Ce cadre de travail se démarque substantiellement de la Théorie Moderne de Portefeuille sur deux points essentiels D’une part, la volatilité n’est plus considérée comme source de risque. Elle est inhérente à tout marché liquide où les frais de transactions sont faibles, et d’autant plus marquée que les choix et décisions des intervenants sont influencés par la psychologie, la peur, le conformisme, la capitulation, comme c’est le cas sur les marchés financiers. La volatilité peut être mise à profit comme source d’opportunités pour effectuer des investissements à prix intéressants dans des entreprises que l’on comprend.
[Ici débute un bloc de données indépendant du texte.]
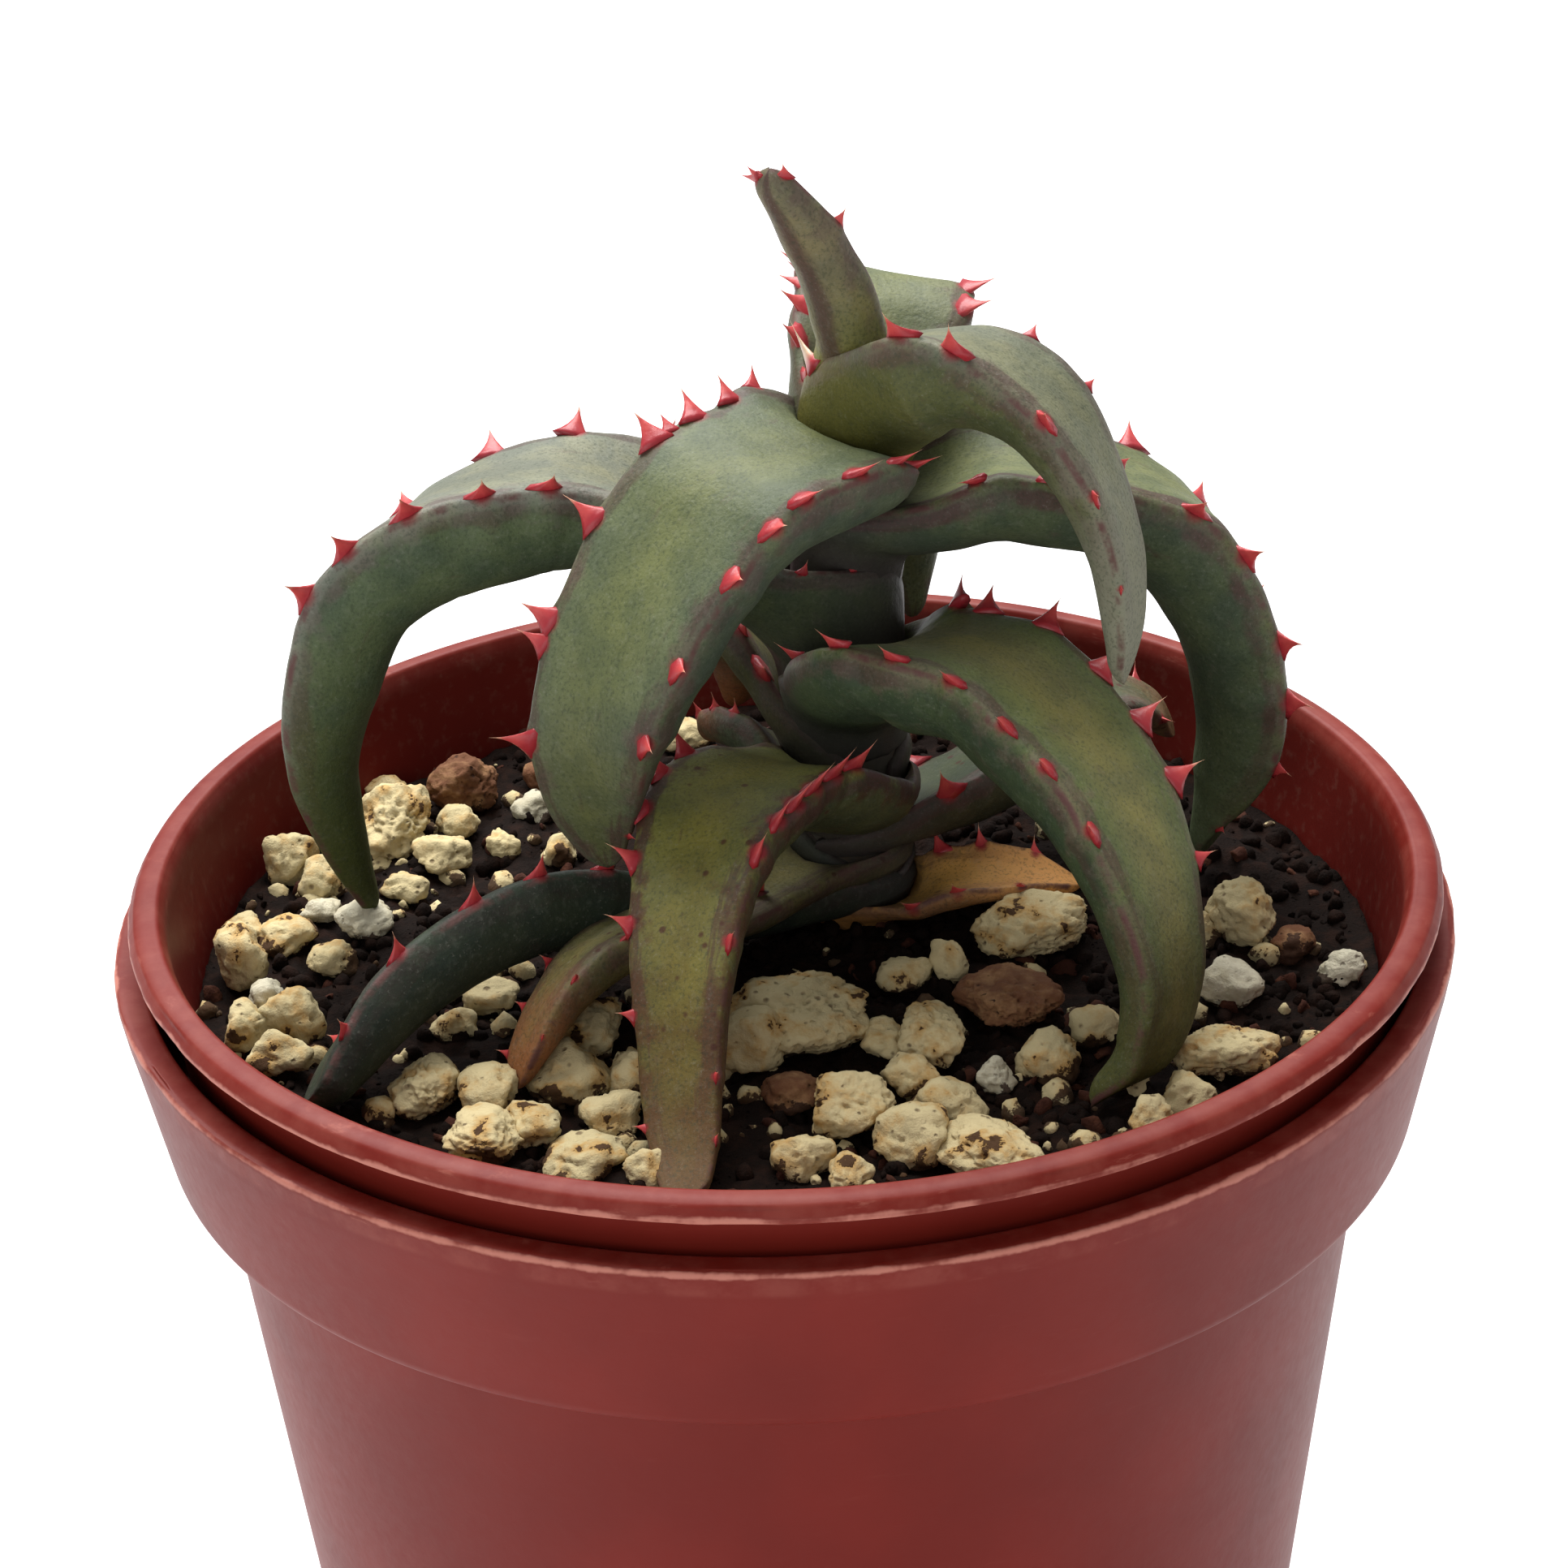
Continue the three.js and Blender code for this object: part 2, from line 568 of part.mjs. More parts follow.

D’autre part, l’aversion aux pertes, qui identifie le risque comme la probabilité de subir des pertes permanentes en capital, prend le pas sur l’aversion au risque. Ceci rend possible une corrélation négative entre le risque et le rendement, ce que corroborent en partie les très bonnes performances boursières d’entreprises de grande qualité peu risquées.

Au travers de notre gestion c’est cette corrélation que nous cherchons à appliquer dans le choix de nos investissements.